- **Directions for this task**: Set down word for word each line from the start of the listing through the line that contains "# the bounding box on the floor.", both included.

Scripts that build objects
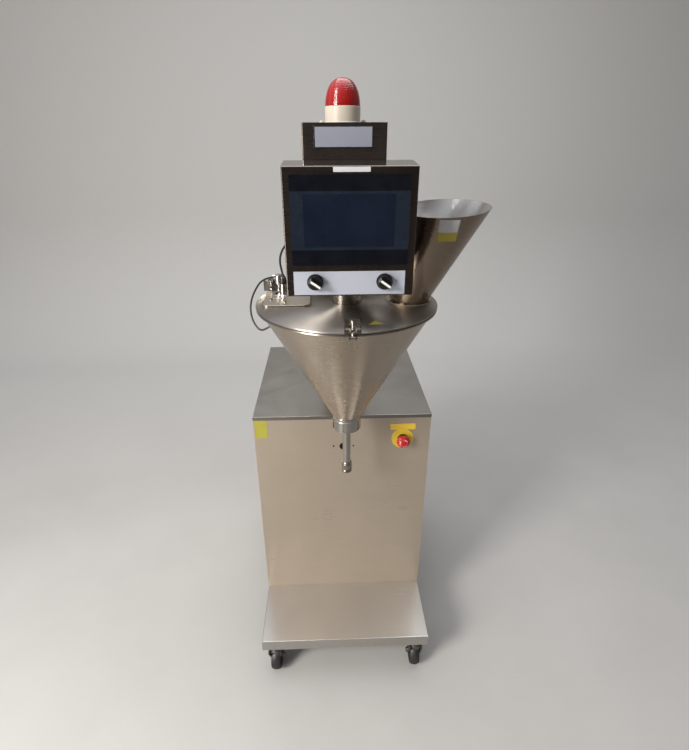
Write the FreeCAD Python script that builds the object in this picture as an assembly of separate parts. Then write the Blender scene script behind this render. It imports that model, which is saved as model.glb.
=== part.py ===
import FreeCAD, Part
import math
import os

# Auger powder filler: a wheeled stainless cabinet with a column that carries a
# drive head, a conical hopper with a lid and a side feed funnel, an auger in a
# fill tube, a touch-screen control box and a beacon.
# Working frame: X to the operator's right, Y away from the operator, Z up from
# the floor; X = 0 is the cabinet's middle, Y = 0 is its front face. All shapes
# are moved by (SHIFT_X, SHIFT_Y) at export, so that the origin is the centre of
# the bounding box on the floor.

# ---------------------------------------------------------------- dimensions
CAB_W = 478.0          # cabinet and base width
CAB_D = 487.0          # cabinet depth
TRAY_Z = 138.0         # top of the base tray above the floor
TRAY_LIP = 34.0        # height of the tray's folded edge
TRAY_FRONT = 197.0     # how far the tray reaches in front of the cabinet
CAB_TOP = 762.0        # top of the cabinet cover
COVER_LIP = 10.0       # folded edge of the cabinet cover
SHEET = 1.5

CASTER_X = 204.0       # swivel axis from the middle
CASTER_YF = -181.0     # front swivel axes
CASTER_YR = 462.0      # rear swivel axes
WHEEL_R = 40.0
WHEEL_W = 28.0
TRAIL = 16.0
CASTER_ANGLE = {"fl": 4.0, "fr": 2.0, "rl": 8.0, "rr": 5.0}

HX, HY = 7.0, -100.0   # hopper and auger axis
LID_Z = 1109.0         # top of the hopper lid
LID_R = 195.0
CONE_Z0, CONE_R0 = 825.0, 33.5
CONE_Z1, CONE_R1 = 1101.0, 187.8
CONE_T = 2.0
NUT_Z0, NUT_Z1, NUT_R = 790.0, 826.0, 34.4
TUBE_Z0 = 658.0        # tip of the fill tube
TUBE_R, TUBE_BORE = 10.0, 8.0
COLLAR_R, COLLAR_H = 13.0, 31.0
SHAFT_R = 6.0
SLEEVE_R = 10.0

FUN_X0, FUN_Y0, FUN_R0 = 143.0, -93.0, 42.0          # funnel foot on the lid
FUN_X1, FUN_Y1, FUN_Z1, FUN_R1 = 206.3, -100.0, 1300.6, 91.0  # funnel rim
FUN_TX, FUN_TY = 4.2, -3.0                           # tilt of the rim, degrees
FUN_T = 1.5

HOUS_X0, HOUS_X1 = -73.0, 74.0
HOUS_Y0, HOUS_Y1 = -195.0, -35.0
HOUS_Z0, HOUS_Z1 = 1161.0, 1451.5
NECK_R = 33.0           # round neck between the lid and the drive housing

BOX_X0, BOX_X1 = -106.0, 120.0
BOX_Y0, BOX_Y1 = -270.0, -197.0
BOX_Z0, BOX_Z1 = 1171.0, 1387.0
ROOF = 6.0             # rise of the box's roof to the back
HMI_X, HMI_Z, HMI_W, HMI_H = 6.5, 1301.5, 200.4, 146.5
SCR_W, SCR_H = 154.1, 85.9

BEACON_X, BEACON_Y, BEACON_R = 0.0, -115.0, 32.5
BEACON_Z1, BEACON_Z2 = 1479.5, 1524.5

ESTOP_X, ESTOP_Z = 164.0, 687.0
SOCK_X, SOCK_Z = 2.0, 665.5
KNOB_Z = 1197.5
KNOB_X = (-55.0, 68.0)

GEAR_M, GEAR_T, PINION_T = 2.0, 36, 18
SENS_X, SENS_Y = -132.5, -50.0
PLATE = (-172.0, -70.0, -138.0, -24.0)               # sensor mounting plate on the lid
PLATE_T = 4.0
GLAND_C = (-146.0, -11.0, 1142.5)                   # interlock switch gland
GLAND_D = (-0.98885, -0.1000, -0.1105)
GLAND_L = 13.0
BOSS_Z = 1055.0                                     # where the loop cable enters the hopper wall

SHIFT_X, SHIFT_Y = -28.137, -105.791

V = FreeCAD.Vector
X, Y, Z = V(1, 0, 0), V(0, 1, 0), V(0, 0, 1)
parts = {}


# ------------------------------------------------------------------- helpers
def box(x0, x1, y0, y1, z0, z1):
    return Part.makeBox(x1 - x0, y1 - y0, z1 - z0, V(x0, y0, z0))


def cyl(r, x, y, z, h, d=Z):
    return Part.makeCylinder(r, h, V(x, y, z), d)


def ring(ro, ri, x, y, z, h, d=Z):
    return cyl(ro, x, y, z, h, d).cut(cyl(ri, x, y, z, h, d))


def fuse(shapes):
    out = shapes[0]
    for s in shapes[1:]:
        out = out.fuse(s)
    return out.removeSplitter()


def group(shapes):
    return Part.makeCompound(shapes)


def revolve(pts, x, y, angle=360.0):
    """Profile of (radius, z) points turned about the vertical through (x, y)."""
    w = Part.makePolygon([V(r, 0, z) for r, z in pts] + [V(pts[0][0], 0, pts[0][1])])
    s = Part.Face(w).revolve(V(0, 0, 0), Z, angle)
    s.translate(V(x, y, 0))
    return s


def prism(pts, d):
    """Face through points, pushed along d."""
    w = Part.makePolygon([V(*p) for p in pts] + [V(*pts[0])])
    return Part.Face(w).extrude(d)


def hexagon(af, x, y, z, h, turn=0.0):
    r = af / math.sqrt(3.0)
    pts = []
    for i in range(6):
        a = math.radians(60 * i + turn)
        pts.append((x + r * math.cos(a), y + r * math.sin(a), z))
    return prism(pts, V(0, 0, h))


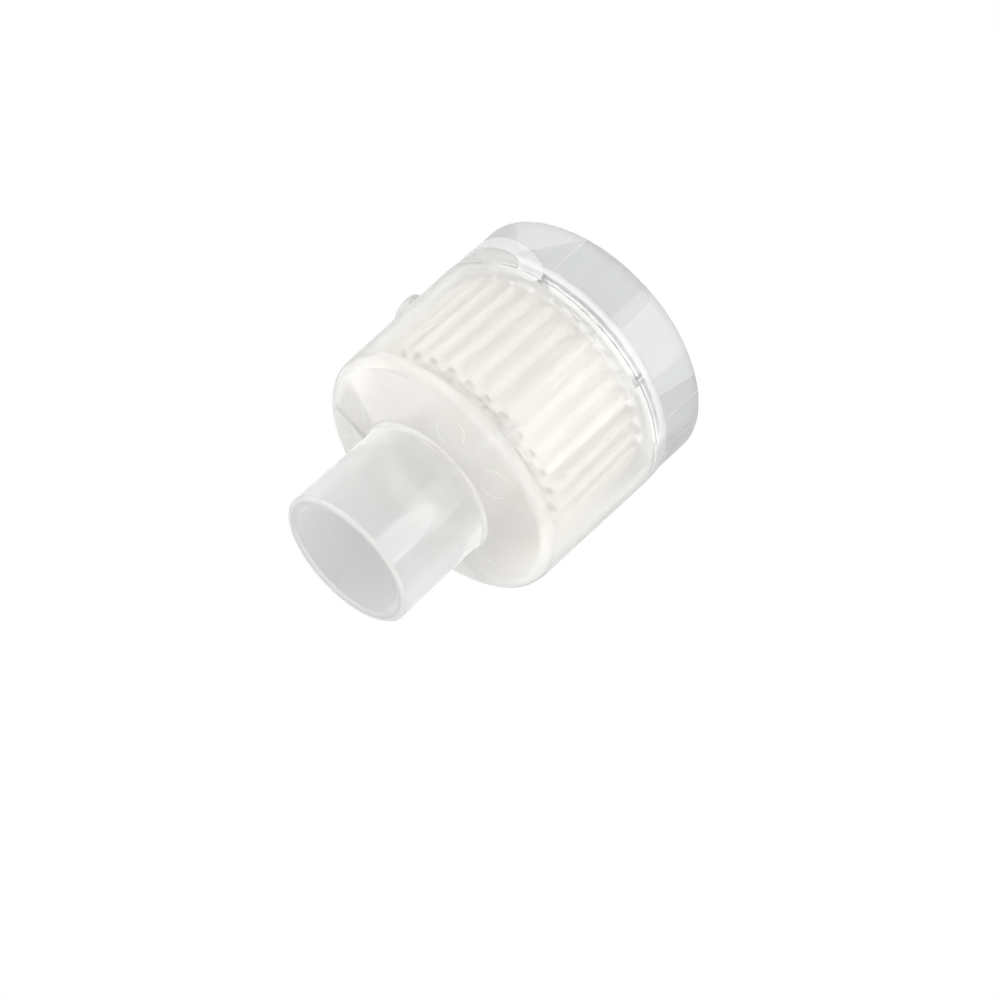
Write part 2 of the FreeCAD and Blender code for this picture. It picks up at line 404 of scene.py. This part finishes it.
# End cap: one moulding of the same clear plastic, with the collar, the spigot in the housing, the
# skirt and the grille under the roll. It is welded to the housing's rim.

skirt_skin = 16.85 * mm
rim_edge = 0.3 * mm
collar_edge = 6.6 * mm
collar_skin = 16.3 * mm
arch_half_width = 13.9 * mm
arch_height = 5.5 * mm
arch_way = math.radians(350)
# Two fine milkier lines along the skirt, at fixed angles round it.
first_line_way = math.radians(219.1)
second_line_way = math.radians(297.3)
line_width = 0.06 * mm

# The facets are patches of painted reflection, and the skirt's grey is painted shade, for darker
# surroundings.
reflection_patch_scale = 85.0
cap_inside_milk = 0.04
cap_outside_milk = 0.22
reflection_patch_milk = 0.13
collar_milk = 0.08
arch_milk = 0.2
line_milk = 0.2
cap_haze = 0.08
cap_outside_haze = 0.02
skirt_painted_shade = 1.1
reflection_patch_shade = 0.4
# The rim's matt dark grey is painted shade.
rim_edge_shade = 0.3


def skirt_line(x, y, way):
    """1 on a fine straight line along the skirt, at a fixed angle round it."""
    from_line = y * math.cos(way) - x * math.sin(way)
    ahead = x * math.cos(way) + y * math.sin(way) > 0
    return (abs(from_line) < line_width) * ahead


def cap_finish(x, y, z, radius):
    """Grey in the skirt, in uneven patches of painted shade and painted reflection; dark grey
    painted shade at the rim; milkier in the collar, in the arch and at two lines.
    """
    outside = radius > skirt_skin
    over_skirt = z > collar_edge
    skirt = 1 - over_skirt
    collar = over_skirt * (radius > collar_skin)
    across = (y * math.cos(arch_way) - x * math.sin(arch_way)) * (1 / arch_half_width)
    down = (seam - z) * (1 / arch_height)
    arch = (across * across + down * down < 1) * (x > 0) * outside
    lines = skirt_line(x, y, first_line_way) + skirt_line(x, y, second_line_way)
    place = z.node("ShaderNodeTexCoord", {}, {}, "Object")
    # Voronoi patches of painted reflection, standing in for darker surroundings mirrored in the
    # skirt.
    reflection_patches = z.node("ShaderNodeTexVoronoi", {}, {"Vector": place, "Scale": reflection_patch_scale}, "Color")
    milk = outside * (cap_outside_milk + skirt * reflection_patches * reflection_patch_milk) + cap_inside_milk
    milk = milk + collar * collar_milk + arch * arch_milk + lines * skirt * line_milk
    haze = outside * cap_outside_haze + cap_haze
    # The skirt's grey and its patches are painted shade and painted reflection.
    grey = skirt * (skirt_painted_shade - reflection_patches * reflection_patch_shade)
    return milk, haze, grey, (z < rim_edge) * rim_edge_shade, weld_face(z, radius)


dress("end_cap", moulded_plastic("milky moulded plastic", (0.92, 0.92, 0.92),
                                 (0.52, 0.525, 0.53), (0.88, 0.885, 0.89), cap_finish))


# Studio: a white floor and soft white light from all round, as for a catalogue picture.

def glowing_card(name, finish, size, place, brightness, turn=(0, 0, 0)):
    """A flat square that glows evenly."""
    bpy.ops.mesh.primitive_plane_add(size=size, location=place, rotation=turn)
    card = bpy.context.object
    card.name = name
    material, start = new_material(finish)
    shade = start.node("ShaderNodeEmission", {}, {"Color": (1, 1, 1, 1), "Strength": brightness})
    start.node("ShaderNodeOutputMaterial", {}, {"Surface": shade})
    card.data.materials.append(material)
    return card


floor = glowing_card("floor", "white floor", 4, (0, 0, 0), 1.0)
floor.visible_glossy = False

# A dark card far below the table shows only in glossy reflections, and gives the clear walls
# their outlines.
dark_card = glowing_card("dark_card", "grey card", 12, (0, 0, -0.6), 0.12)
dark_card.visible_camera = False

# A grey backdrop, out of the picture, keeps the glare off the end wall.
backdrop = glowing_card("backdrop", "pale card", 3, (0, 1.4, 1.6), 0.5, (math.pi / 2, 0, 0))
backdrop.visible_camera = False

world = bpy.data.worlds.new("studio")
bpy.context.scene.world = world
world.use_nodes = True
sky = world.node_tree.nodes["Background"]
sky.inputs["Color"].default_value = (0.98, 0.98, 1, 1)
sky.inputs["Strength"].default_value = 0.88


def softbox(name, place, target, width, height, watts, glare=True):
    """A rectangular light that faces the target; without glare, nothing reflects it."""
    light = bpy.data.lights.new(name, "AREA")
    light.shape = "RECTANGLE"
    light.size = width
    light.size_y = height
    light.energy = watts
    lamp = bpy.data.objects.new(name, light)
    bpy.context.scene.collection.objects.link(lamp)
    aim = (Vector(target) - Vector(place)).to_track_quat("-Z", "Y")
    lamp.matrix_world = Matrix.Translation(place) @ aim.to_matrix().to_4x4()
    lamp.visible_glossy = glare


softbox("overhead", (0, -0.1, 0.7), (0, 0, 0), 0.7, 0.7, 0.7, glare=False)
softbox("front", (-0.1, -0.75, 0.25), (0, 0, 0.02), 1.6, 1.0, 7, glare=False)
softbox("right side", (0.75, -0.2, 0.25), (0, 0, 0.02), 1.6, 1.2, 15, glare=False)
softbox("left side", (-0.75, -0.2, 0.25), (0, 0, 0.02), 1.6, 1.2, 13.5, glare=False)
softbox("back", (0.14, 0.6, 0.56), (0, 0, 0.03), 0.3, 0.45, 0.5)

# Two narrow softboxes below the table give the straight highlights along the body and the socket.
highlight_way = Vector((-0.52, -0.85, 0)) * 350 * mm
low_place = highlight_way + Vector((0, 0, -0.18))
high_place = highlight_way + Vector((0, 0, -0.122))
softbox("low strip", low_place, (0, 0, 0.015), 0.37, 0.1, 0.15)
softbox("high strip", high_place, (0, 0, 0.036), 0.27, 0.027, 0.074)


# Camera: the photograph's view, looking down on the part and turned so that the socket lies
# lower left.

camera_place = Vector((-7.0, -193.0, 128.3)) * mm
camera_down = math.radians(28.425)
camera_roll = math.radians(-133.43)
lens = bpy.data.cameras.new("camera")
lens.lens = 67.02
lens.sensor_width = 36
lens.clip_start = 0.01
camera = bpy.data.objects.new("camera", lens)
bpy.context.scene.collection.objects.link(camera)
tilt = Matrix.Rotation(math.pi / 2 - camera_down, 4, "X") @ Matrix.Rotation(camera_roll, 4, "Z")
camera.matrix_world = Matrix.Translation(camera_place) @ tilt
bpy.context.scene.camera = camera
bpy.context.scene.view_settings.view_transform = "Standard"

- **Result of the task**:
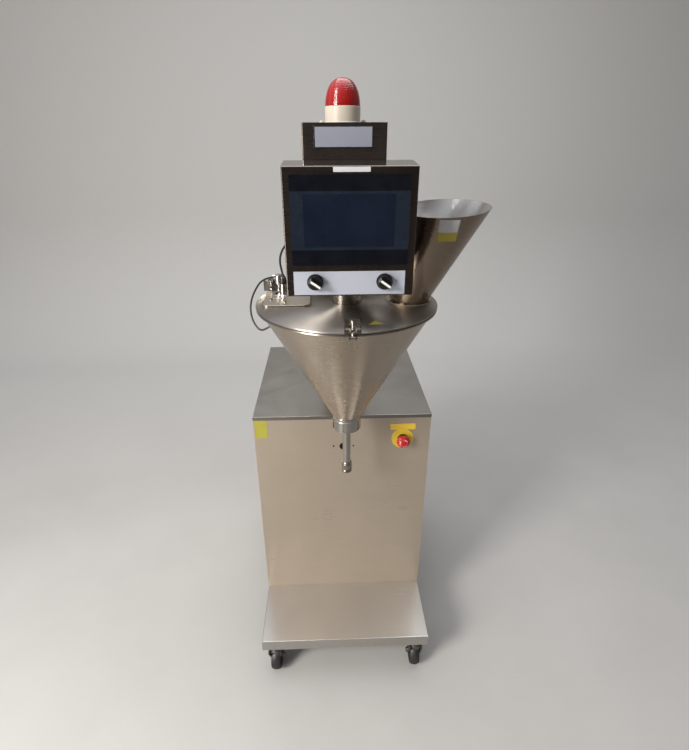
Write the FreeCAD Python script that builds the object in this picture as an assembly of separate parts. Then write the Blender scene script behind this render. It imports that model, which is saved as model.glb.
=== part.py ===
import FreeCAD, Part
import math
import os

# Auger powder filler: a wheeled stainless cabinet with a column that carries a
# drive head, a conical hopper with a lid and a side feed funnel, an auger in a
# fill tube, a touch-screen control box and a beacon.
# Working frame: X to the operator's right, Y away from the operator, Z up from
# the floor; X = 0 is the cabinet's middle, Y = 0 is its front face. All shapes
# are moved by (SHIFT_X, SHIFT_Y) at export, so that the origin is the centre of
# the bounding box on the floor.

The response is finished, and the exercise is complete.